Set task = Repeat each record below exactly as given.

------------------------

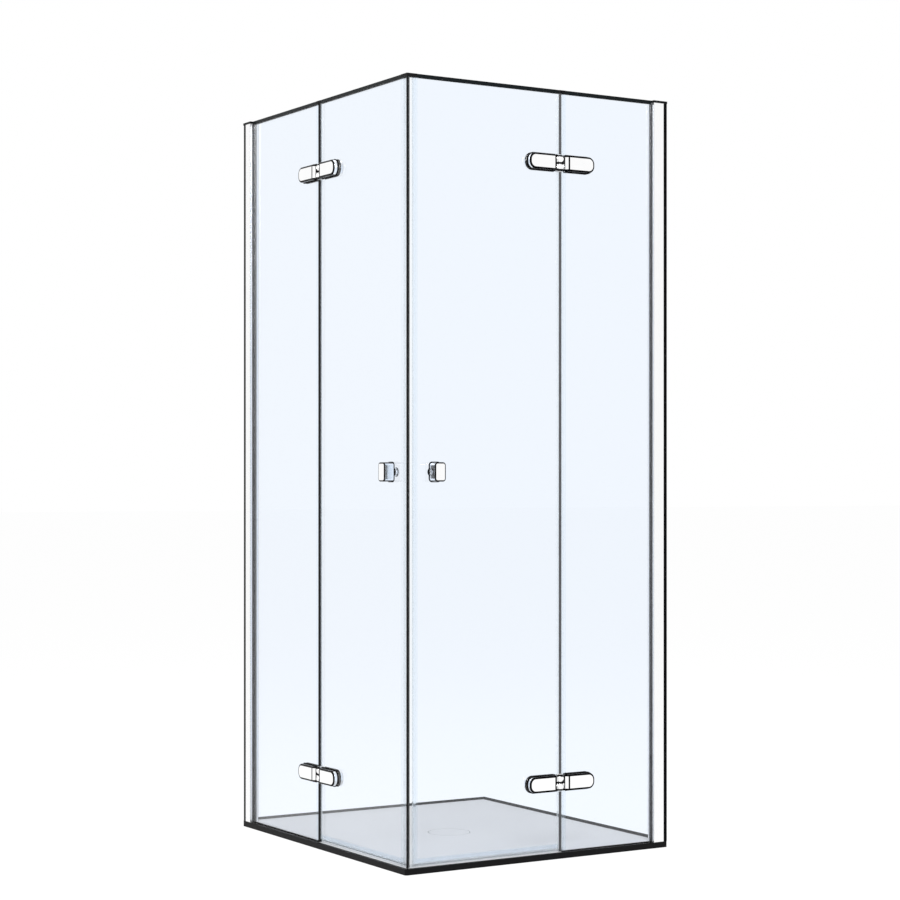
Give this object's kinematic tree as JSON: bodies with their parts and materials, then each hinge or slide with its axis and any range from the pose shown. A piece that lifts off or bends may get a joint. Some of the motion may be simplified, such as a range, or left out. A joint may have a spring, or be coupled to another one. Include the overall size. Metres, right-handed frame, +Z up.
{
  "type": "corner shower enclosure",
  "caption": "Frameless corner shower enclosure with fixed glass panes, glass doors that meet at the corner, wall profiles, clamp hinges, knobs and a low tray.",
  "frame": {"origin": "centre of the waste hole at the tray's underside", "axes": "+Z up; the left side's glass lies along Y at the -X edge and the right side's along X at the -Y edge, so the entry corner is at -X -Y and the walls are at +X and +Y"},
  "size_m": [0.818, 0.918, 1.965],
  "materials": {
    "tray": "matt gel-coated mineral composite",
    "waste_cover": "matt, colour matched to the tray",
    "glass": "clear toughened glass with a faint blue tint",
    "profile": "bright silver anodised",
    "wall_section": "black anodised",
    "threshold": "matt, colour matched to the tray",
    "cap": "black, fine moulded grain",
    "chrome": "polished chrome on brass",
    "steel": "stainless, turned",
    "gasket": "black EPDM",
    "bush": "black acetal",
    "seal": "clear PVC, with dark soft lips and bulbs",
    "magnet": "dark magnetic rubber"
  },
  "bodies": {
    "enclosure": {"shower_tray": "tray", "waste_cover": "waste_cover", "profile_caps": "cap", "profile_lock_screws": "steel", "glass_beds": "seal", "threshold_strips": "threshold", "left_wall_profile": "wall_section", "left_adjusting_profile": "profile", "left_fixed_glass": "glass", "left_glazing_gaskets": "gasket", "left_hinge_seal": "seal", "left_hinge_pins": "steel", "left_hinge_fixed_pads": "gasket", "left_hinge_fixed_screws": "steel", "left_lower_hinge_fixed_leaf": "chrome", "left_lower_hinge_fixed_backplate": "chrome", "left_upper_hinge_fixed_leaf": "chrome", "left_upper_hinge_fixed_backplate": "chrome", "right_wall_profile": "wall_section", "right_adjusting_profile": "profile", "right_fixed_glass": "glass", "right_glazing_gaskets": "gasket", "right_hinge_seal": "seal", "right_hinge_pins": "steel", "right_hinge_fixed_pads": "gasket", "right_hinge_fixed_screws": "steel", "right_lower_hinge_fixed_leaf": "chrome", "right_lower_hinge_fixed_backplate": "chrome", "right_upper_hinge_fixed_leaf": "chrome", "right_upper_hinge_fixed_backplate": "chrome"},
    "left_door": {"left_door_glass": "glass", "left_hinge_bushes": "bush", "left_hinge_door_pads": "gasket", "left_hinge_door_screws": "steel", "left_magnet_carrier": "seal", "left_magnet_strip": "magnet", "left_bottom_seal": "seal", "left_knob_outer": "chrome", "left_knob_inner": "chrome", "left_knob_stud": "steel", "left_knob_washers": "gasket", "left_lower_hinge_door_leaf": "chrome", "left_lower_hinge_door_backplate": "chrome", "left_upper_hinge_door_leaf": "chrome", "left_upper_hinge_door_backplate": "chrome"},
    "right_door": {"right_door_glass": "glass", "right_hinge_bushes": "bush", "right_hinge_door_pads": "gasket", "right_hinge_door_screws": "steel", "right_magnet_carrier": "seal", "right_magnet_strip": "magnet", "right_bottom_seal": "seal", "right_knob_outer": "chrome", "right_knob_inner": "chrome", "right_knob_stud": "steel", "right_knob_washers": "gasket", "right_lower_hinge_door_leaf": "chrome", "right_lower_hinge_door_backplate": "chrome", "right_upper_hinge_door_leaf": "chrome", "right_upper_hinge_door_backplate": "chrome"}
  },
  "joints": [
    {"name": "left_door_swing", "type": "hinge", "parent": "enclosure", "child": "left_door", "pos_m": [-0.386, 0.014, 1], "axis": [0, 0, -1], "range_deg": [0, 90]},
    {"name": "right_door_swing", "type": "hinge", "parent": "enclosure", "child": "right_door", "pos_m": [0.064, -0.436, 1], "axis": [0, 0, 1], "range_deg": [0, 90]}
  ]
}
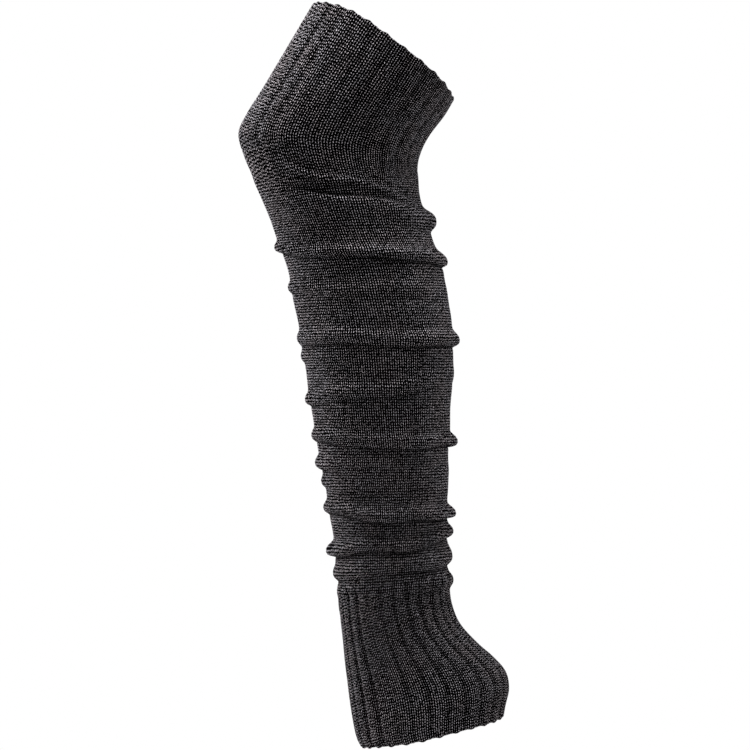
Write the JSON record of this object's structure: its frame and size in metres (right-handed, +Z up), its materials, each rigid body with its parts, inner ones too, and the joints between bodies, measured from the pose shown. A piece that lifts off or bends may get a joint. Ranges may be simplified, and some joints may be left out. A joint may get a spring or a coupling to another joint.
{
  "type": "leg warmer, one of a pair, as worn on a bent leg",
  "caption": "Long hollow knitted leg warmer with a ribbed thigh cuff, a slouching plain-knit leg and a flared ribbed ankle cuff, shaped as worn with the knee bent.",
  "frame": {"origin": "middle of the thigh opening, where the wearer's thigh holds the tube", "axes": "+Z up along the standing shin, +X towards the back of the leg and the heel, +Y across the leg away from the side that is seen best"},
  "size_m": [0.2153, 0.132, 0.592],
  "materials": {
    "rib_knit": "chunky 2 by 2 rib knit in charcoal black wool-look yarn, matt with a fine fuzz",
    "plain_knit": "chunky plain knit in the same charcoal black yarn, matt with a fine fuzz"
  },
  "bodies": {
    "root": {"thigh_cuff": "rib_knit", "leg": "plain_knit", "ankle_cuff": "rib_knit"}
  },
  "joints": []
}
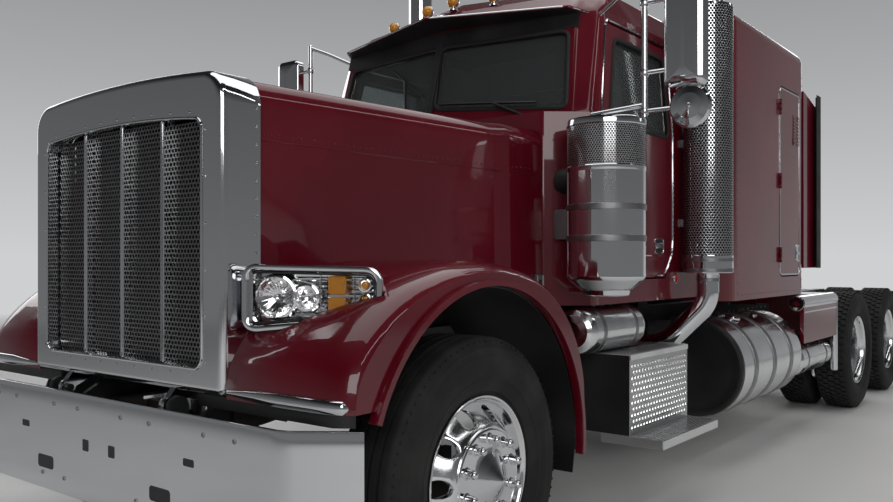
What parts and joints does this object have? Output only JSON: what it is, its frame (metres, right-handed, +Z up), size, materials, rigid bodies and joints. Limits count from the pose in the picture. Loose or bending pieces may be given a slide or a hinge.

------------------------

Complete response =
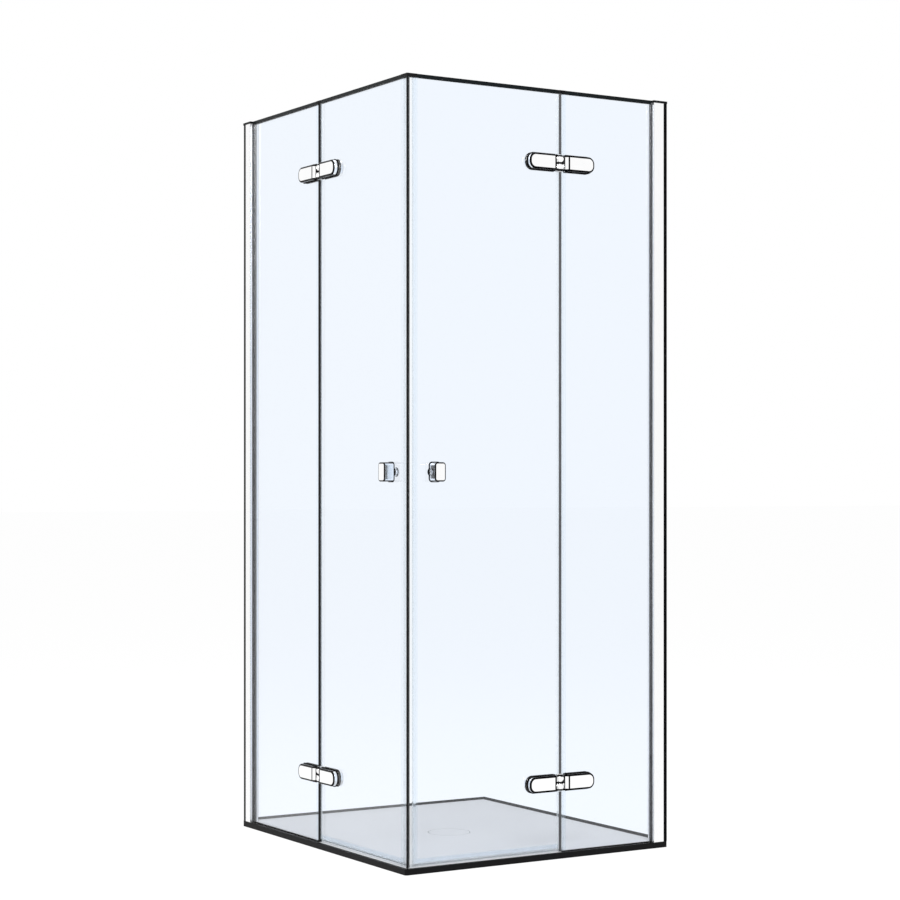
Give this object's kinematic tree as JSON: bodies with their parts and materials, then each hinge or slide with its axis and any range from the pose shown. A piece that lifts off or bends may get a joint. Some of the motion may be simplified, such as a range, or left out. A joint may have a spring, or be coupled to another one. Include the overall size. Metres, right-handed frame, +Z up.
{
  "type": "corner shower enclosure",
  "caption": "Frameless corner shower enclosure with fixed glass panes, glass doors that meet at the corner, wall profiles, clamp hinges, knobs and a low tray.",
  "frame": {"origin": "centre of the waste hole at the tray's underside", "axes": "+Z up; the left side's glass lies along Y at the -X edge and the right side's along X at the -Y edge, so the entry corner is at -X -Y and the walls are at +X and +Y"},
  "size_m": [0.818, 0.918, 1.965],
  "materials": {
    "tray": "matt gel-coated mineral composite",
    "waste_cover": "matt, colour matched to the tray",
    "glass": "clear toughened glass with a faint blue tint",
    "profile": "bright silver anodised",
    "wall_section": "black anodised",
    "threshold": "matt, colour matched to the tray",
    "cap": "black, fine moulded grain",
    "chrome": "polished chrome on brass",
    "steel": "stainless, turned",
    "gasket": "black EPDM",
    "bush": "black acetal",
    "seal": "clear PVC, with dark soft lips and bulbs",
    "magnet": "dark magnetic rubber"
  },
  "bodies": {
    "enclosure": {"shower_tray": "tray", "waste_cover": "waste_cover", "profile_caps": "cap", "profile_lock_screws": "steel", "glass_beds": "seal", "threshold_strips": "threshold", "left_wall_profile": "wall_section", "left_adjusting_profile": "profile", "left_fixed_glass": "glass", "left_glazing_gaskets": "gasket", "left_hinge_seal": "seal", "left_hinge_pins": "steel", "left_hinge_fixed_pads": "gasket", "left_hinge_fixed_screws": "steel", "left_lower_hinge_fixed_leaf": "chrome", "left_lower_hinge_fixed_backplate": "chrome", "left_upper_hinge_fixed_leaf": "chrome", "left_upper_hinge_fixed_backplate": "chrome", "right_wall_profile": "wall_section", "right_adjusting_profile": "profile", "right_fixed_glass": "glass", "right_glazing_gaskets": "gasket", "right_hinge_seal": "seal", "right_hinge_pins": "steel", "right_hinge_fixed_pads": "gasket", "right_hinge_fixed_screws": "steel", "right_lower_hinge_fixed_leaf": "chrome", "right_lower_hinge_fixed_backplate": "chrome", "right_upper_hinge_fixed_leaf": "chrome", "right_upper_hinge_fixed_backplate": "chrome"},
    "left_door": {"left_door_glass": "glass", "left_hinge_bushes": "bush", "left_hinge_door_pads": "gasket", "left_hinge_door_screws": "steel", "left_magnet_carrier": "seal", "left_magnet_strip": "magnet", "left_bottom_seal": "seal", "left_knob_outer": "chrome", "left_knob_inner": "chrome", "left_knob_stud": "steel", "left_knob_washers": "gasket", "left_lower_hinge_door_leaf": "chrome", "left_lower_hinge_door_backplate": "chrome", "left_upper_hinge_door_leaf": "chrome", "left_upper_hinge_door_backplate": "chrome"},
    "right_door": {"right_door_glass": "glass", "right_hinge_bushes": "bush", "right_hinge_door_pads": "gasket", "right_hinge_door_screws": "steel", "right_magnet_carrier": "seal", "right_magnet_strip": "magnet", "right_bottom_seal": "seal", "right_knob_outer": "chrome", "right_knob_inner": "chrome", "right_knob_stud": "steel", "right_knob_washers": "gasket", "right_lower_hinge_door_leaf": "chrome", "right_lower_hinge_door_backplate": "chrome", "right_upper_hinge_door_leaf": "chrome", "right_upper_hinge_door_backplate": "chrome"}
  },
  "joints": [
    {"name": "left_door_swing", "type": "hinge", "parent": "enclosure", "child": "left_door", "pos_m": [-0.386, 0.014, 1], "axis": [0, 0, -1], "range_deg": [0, 90]},
    {"name": "right_door_swing", "type": "hinge", "parent": "enclosure", "child": "right_door", "pos_m": [0.064, -0.436, 1], "axis": [0, 0, 1], "range_deg": [0, 90]}
  ]
}
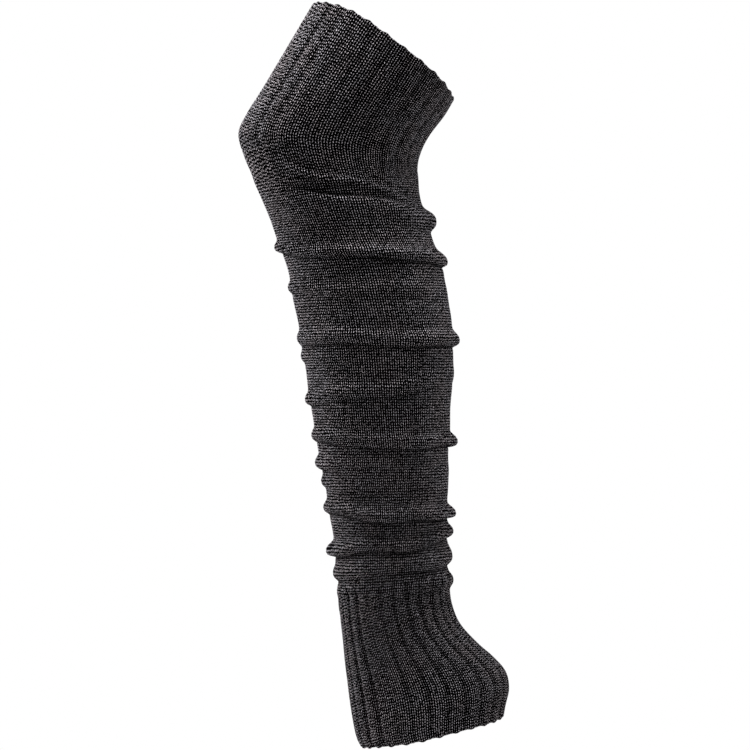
Write the JSON record of this object's structure: its frame and size in metres (right-handed, +Z up), its materials, each rigid body with its parts, inner ones too, and the joints between bodies, measured from the pose shown. A piece that lifts off or bends may get a joint. Ranges may be simplified, and some joints may be left out. A joint may get a spring or a coupling to another joint.
{
  "type": "leg warmer, one of a pair, as worn on a bent leg",
  "caption": "Long hollow knitted leg warmer with a ribbed thigh cuff, a slouching plain-knit leg and a flared ribbed ankle cuff, shaped as worn with the knee bent.",
  "frame": {"origin": "middle of the thigh opening, where the wearer's thigh holds the tube", "axes": "+Z up along the standing shin, +X towards the back of the leg and the heel, +Y across the leg away from the side that is seen best"},
  "size_m": [0.2153, 0.132, 0.592],
  "materials": {
    "rib_knit": "chunky 2 by 2 rib knit in charcoal black wool-look yarn, matt with a fine fuzz",
    "plain_knit": "chunky plain knit in the same charcoal black yarn, matt with a fine fuzz"
  },
  "bodies": {
    "root": {"thigh_cuff": "rib_knit", "leg": "plain_knit", "ankle_cuff": "rib_knit"}
  },
  "joints": []
}
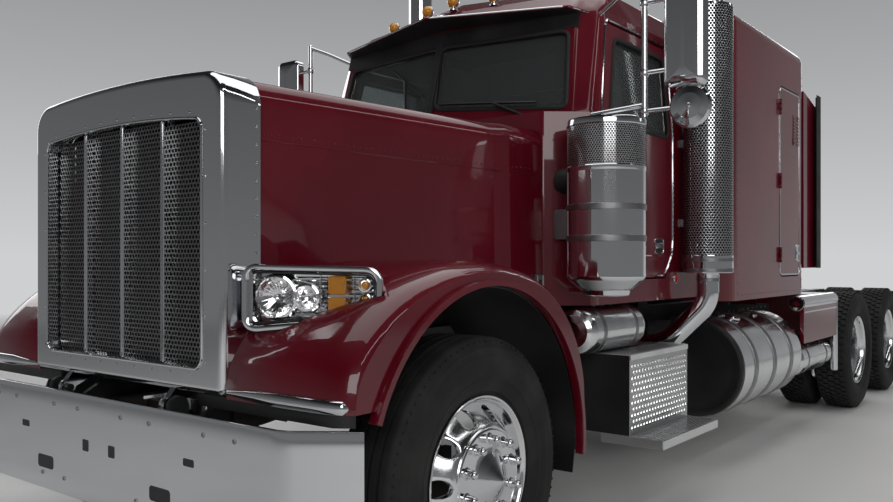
What parts and joints does this object have? Output only JSON: what it is, its frame (metres, right-handed, +Z up), size, materials, rigid bodies and joints. Limits count from the pose in the picture. Loose or bending pieces may be given a slide or a hinge.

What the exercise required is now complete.